The only place you can be going is here.
And when you show up HERE!
You can be the star that you are.
A few months ago, I found myself really feeling the impact of a loss I have been dealing with for a while. In general, I have been doing all that I tell my clients to do when dealing with a loss. I had been moving through the loss in a very good, albeit painful way. (Hear this: Going through loss does not mean you will not feel pain, and if you are feeling the pain, you are most likely dealing with the loss).
However, I woke up one morning and no matter what I did, the pain seemed to grip me in such a way that I felt like I was sinking into an abyss that I had not experienced for decades.
A friend happened to call me, and I told him a bit of how I was feeling. When we hung up I still felt really low.
A few hours later, he sent me an email more or less telling me what to do to feel better–be sure to not “blame the other” who had stimulated the loss. He told me to make sure that I remember that this person was my teacher……………
This did not help me.
And, in the most kind and considerate way, I told this person that I knew he was trying to be helpful and that this did not help.
Later he asked, what would help. I said this:
All that I really need is to have someone say to me:
“I am here, what is this like for you”.
That is it friends!
This is all we initially need to do when we or a loved one, friend or even an enemy is dealing with an issue of any type that is causing them distress, sinking into that emotional abyss that most of us have been told to avoid at all costs.

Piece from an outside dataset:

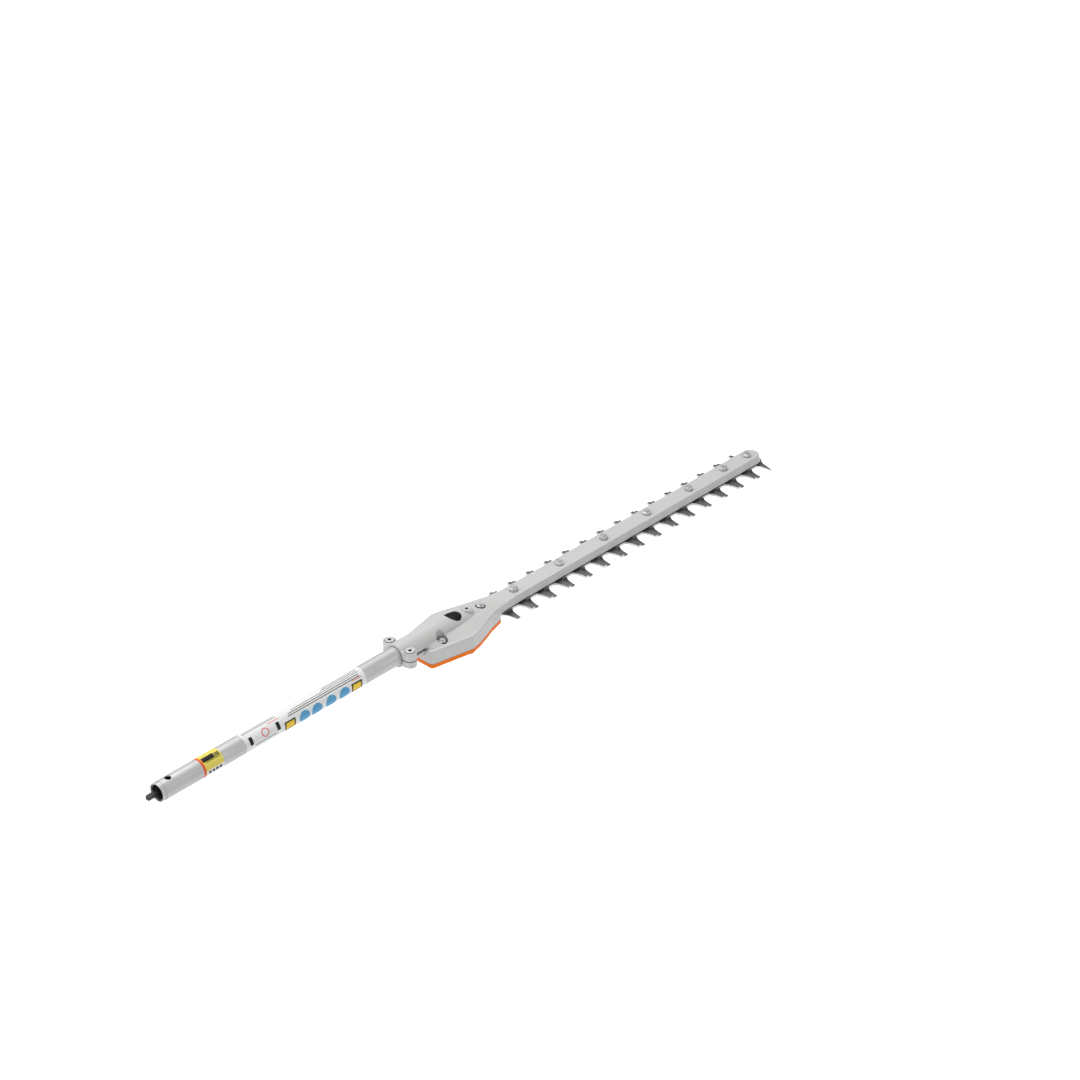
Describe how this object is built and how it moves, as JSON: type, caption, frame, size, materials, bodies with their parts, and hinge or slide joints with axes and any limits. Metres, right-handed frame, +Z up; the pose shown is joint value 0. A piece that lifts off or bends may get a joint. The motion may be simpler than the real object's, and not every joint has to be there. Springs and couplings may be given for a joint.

This emotional abyss is where all unhealed losses, un-dealt with traumas, and wounds live. And, what goes part and parcel with all of this are feelings and our ability to deal with them. When we were young, our caretakers may not have known how to deal with feelings and therefore taught us to shove the feelings into this emotional abyss. What creates this abyss is wrong thinking. The Abyss is created because humans have incorrectly learned that feelings can’t really be dealt with.
Again, I want to repeat this: we somehow learned that we can’t deal with feelings. We learned that the thing to do when feelings come up is to allow the mind to take us far away from the feelings. We learned to use our intellect to take us away from the truth of what is going inside us. And, when this did not work, many people learned to use food to hide the feelings, or some used drugs and alcohol to medicate the feelings. However, this did not eliminate the feelings. Also, some people learned to use Spirituality to do a “spiritual by-pass” to rise above the feelings. Often people who have mastered the trick of “spiritual by-passing” will look down on those “lower folks” who have feelings. This is so ridiculous that as a therapist and a minister, I would rather work with clients who use food, or drugs or alcohol or sex or shopping over someone who uses spirituality to make themselves think they have risen above it all.
The truth is we are born with the ability to feel our feelings. We have biological emotional circuits for many different feelings. Our feelings are like little barometers that continually tell us how we perceive something. It is an amazing gift that we are born with. However, I would say in 80 % of most families, the children are taught to not deal with their feelings.
However, there comes a time when you have to BE HERE NOW, and feel your feelings rather than allowing your mind to drag you like a dog on a leash “there and everywhere”, but not here.
Here is the only place where we can truly deal with what is going on. Here in this now moment.
Rev. Marvin Anderson, Unity Minister, told us in ministerial school, that “this NOW moment is where all ideas originate; This NOW moment is the realm of Divine Ideas, and Divine Ideas are under everything that is.
I am calling this realm within us the House of Truth.
There is one choice we really have in life and this choice has to do with whether we are connected to the House of Truth within. We each have our own House of Truth and no one can really know what is in anyone’s House of Truth except for their own. In our House of Truth, we have access to our thoughts, our feelings, our perceptions, our feelings, our history, our dreams, desires, passions, and hopes. When we make the choice to connect to this part of who we are, we are placing ourselves in CHOICE. We are choosing to be here NOW and in this NOW moment.
So the answer to the question about what to do when we are caught unaware and feel like we are sinking into that emotional abyss is to stop and feel our feelings.
So, what to do when we see ourselves or someone else falling into that abyss? Ready? Here is what you need to say:
“I am here, what is this like for you”.
Though these 9 words may seem easy to say; though you may think, well I can do that, I invite you to consider how many times you have tried to make someone feel better when they were going into the abyss as opposed to telling them: “I am here, what is this like for you”.
Or, have you tried to “just help”, or a have you told them what worked for you, or have you offered them a beer or tried to distract them with the news “de jour”.
These 7 words are rarely used.
And these 7 words or something like them, if used could change the world.